### Your task
Copy out all of the material, matching it word for word.

### Information provided
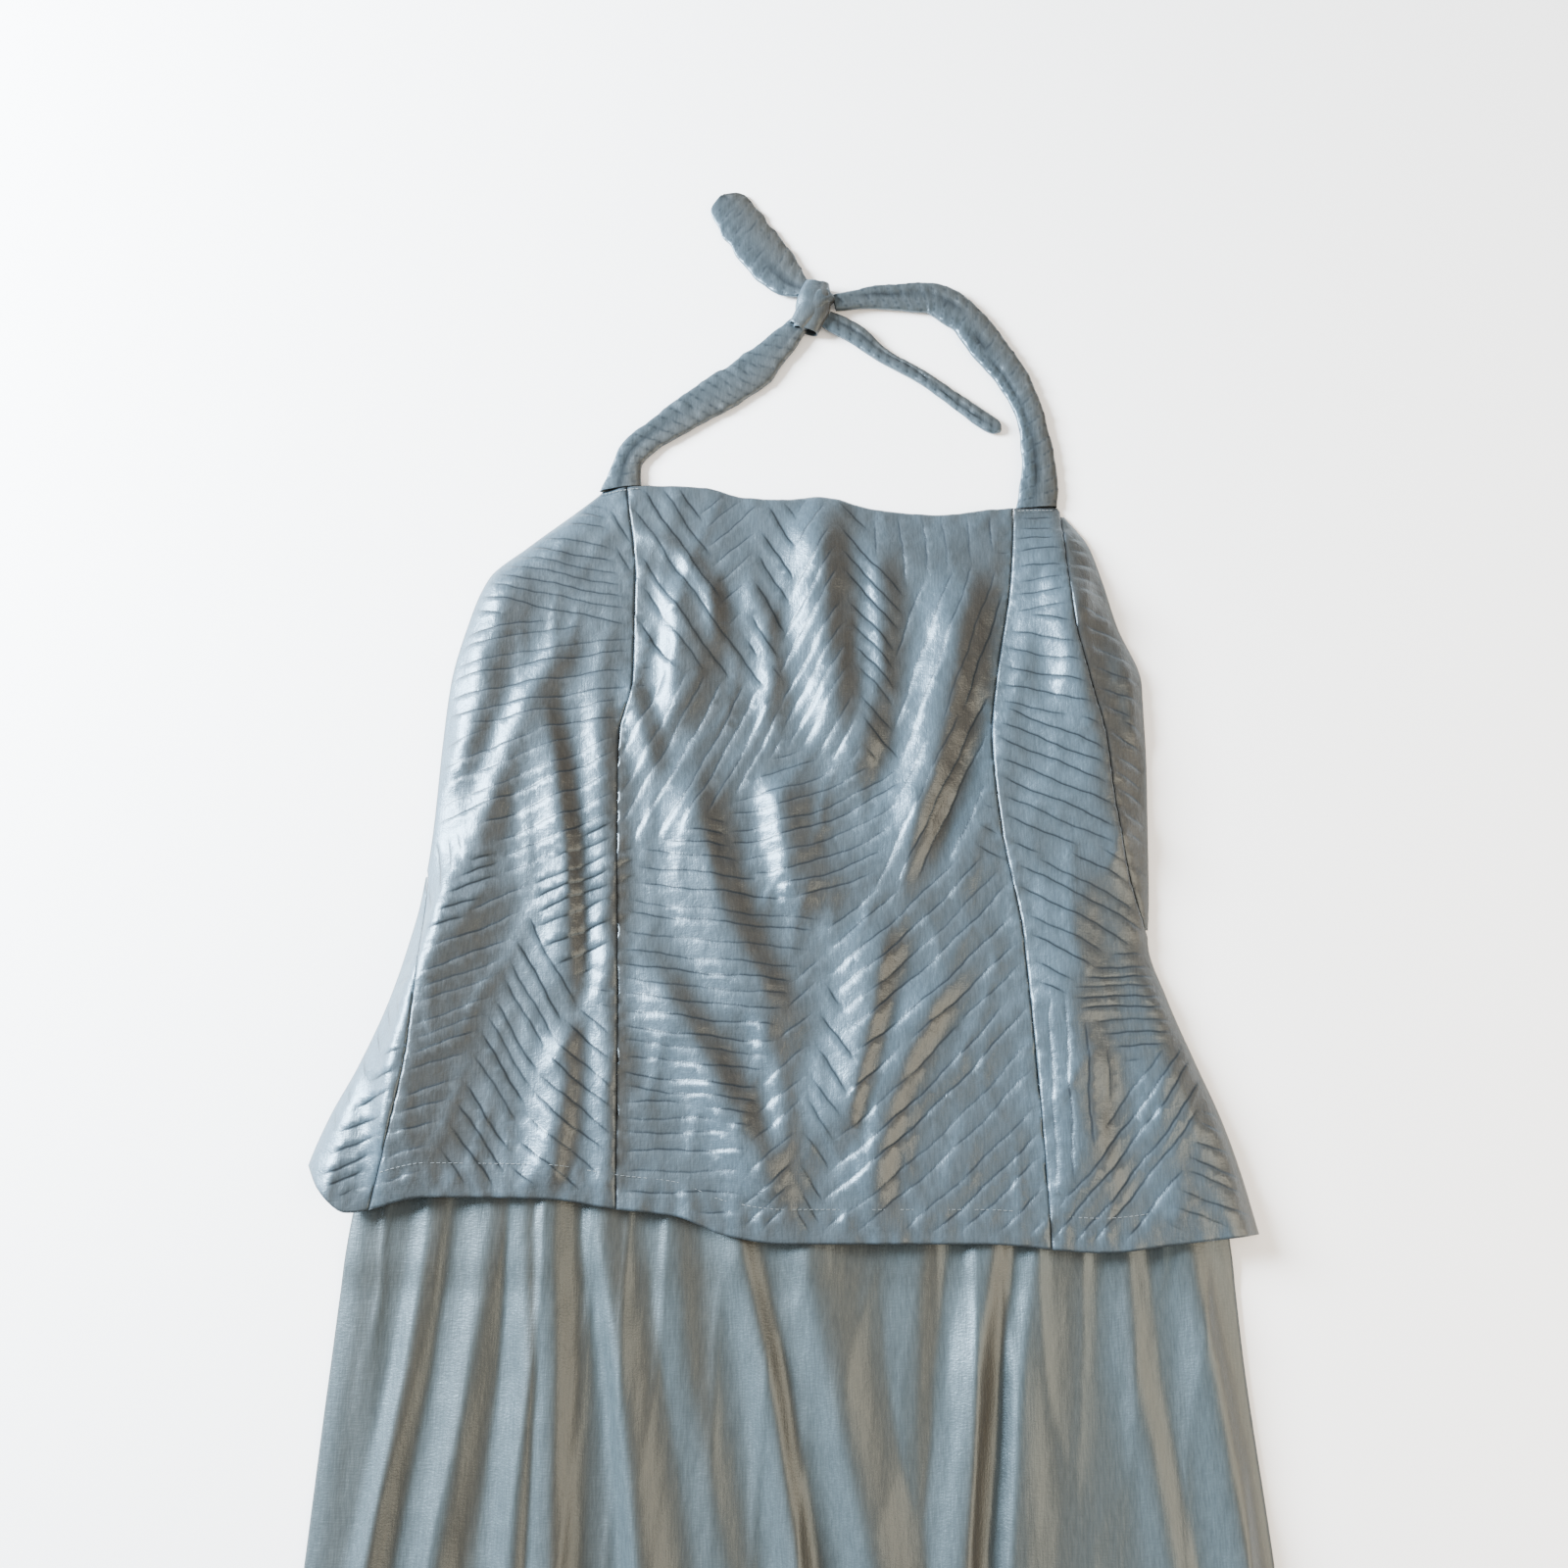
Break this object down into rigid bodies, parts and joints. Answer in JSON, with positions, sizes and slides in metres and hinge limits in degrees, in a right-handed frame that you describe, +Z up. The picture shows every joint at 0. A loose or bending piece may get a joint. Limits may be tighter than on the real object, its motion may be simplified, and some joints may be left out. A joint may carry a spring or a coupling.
{
  "type": "halter dress",
  "caption": "Halter dress with a tucked, flared bodice and a plain folded skirt, laid flat face up with its neck straps tied.",
  "frame": {"origin": "middle of the ground the laid dress covers, on the surface it lies on", "axes": "+Z up out of the surface, +Y along the dress from the skirt hem to the neck tie, +X to the right of someone who looks down at the front with the neck away from them"},
  "size_m": [0.6, 1.2738, 0.0259],
  "materials": {
    "tucked_silk": "shot silk with pressed tucks, satin sheen",
    "plain_silk": "shot silk, satin sheen",
    "tie_silk": "shot silk, creased"
  },
  "bodies": {
    "root": {"centre_front": "tucked_silk", "side_front_left": "tucked_silk", "side_front_right": "tucked_silk", "side_back_left": "tucked_silk", "side_back_right": "tucked_silk", "skirt_front": "plain_silk", "skirt_back": "plain_silk", "bodice_back": "plain_silk", "strap_left": "tie_silk", "strap_right": "tie_silk", "tie_end_left": "tie_silk", "tie_end_right": "tie_silk", "knot": "tie_silk"}
  },
  "joints": []
}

### Task result
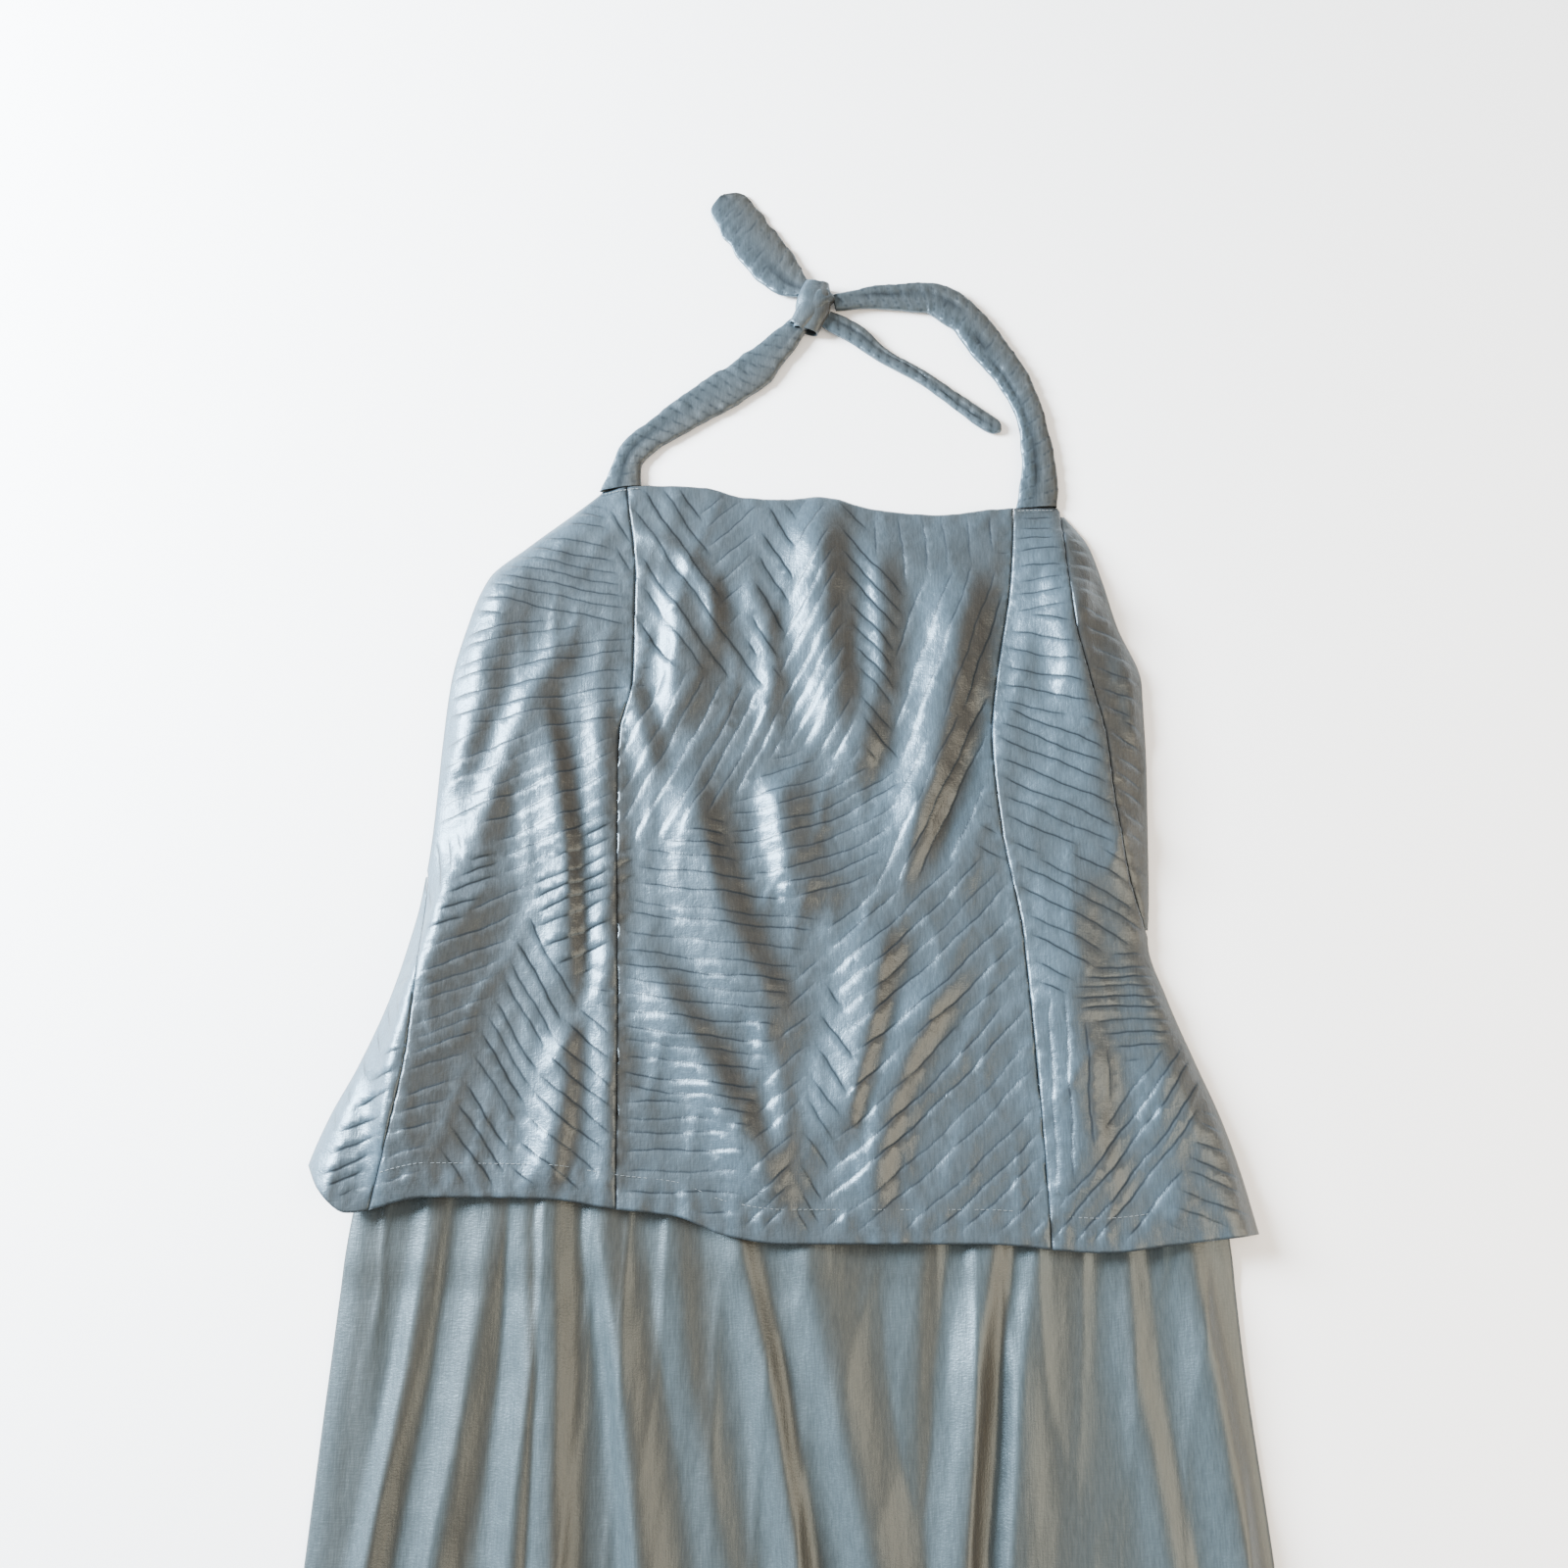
Break this object down into rigid bodies, parts and joints. Answer in JSON, with positions, sizes and slides in metres and hinge limits in degrees, in a right-handed frame that you describe, +Z up. The picture shows every joint at 0. A loose or bending piece may get a joint. Limits may be tighter than on the real object, its motion may be simplified, and some joints may be left out. A joint may carry a spring or a coupling.
{
  "type": "halter dress",
  "caption": "Halter dress with a tucked, flared bodice and a plain folded skirt, laid flat face up with its neck straps tied.",
  "frame": {"origin": "middle of the ground the laid dress covers, on the surface it lies on", "axes": "+Z up out of the surface, +Y along the dress from the skirt hem to the neck tie, +X to the right of someone who looks down at the front with the neck away from them"},
  "size_m": [0.6, 1.2738, 0.0259],
  "materials": {
    "tucked_silk": "shot silk with pressed tucks, satin sheen",
    "plain_silk": "shot silk, satin sheen",
    "tie_silk": "shot silk, creased"
  },
  "bodies": {
    "root": {"centre_front": "tucked_silk", "side_front_left": "tucked_silk", "side_front_right": "tucked_silk", "side_back_left": "tucked_silk", "side_back_right": "tucked_silk", "skirt_front": "plain_silk", "skirt_back": "plain_silk", "bodice_back": "plain_silk", "strap_left": "tie_silk", "strap_right": "tie_silk", "tie_end_left": "tie_silk", "tie_end_right": "tie_silk", "knot": "tie_silk"}
  },
  "joints": []
}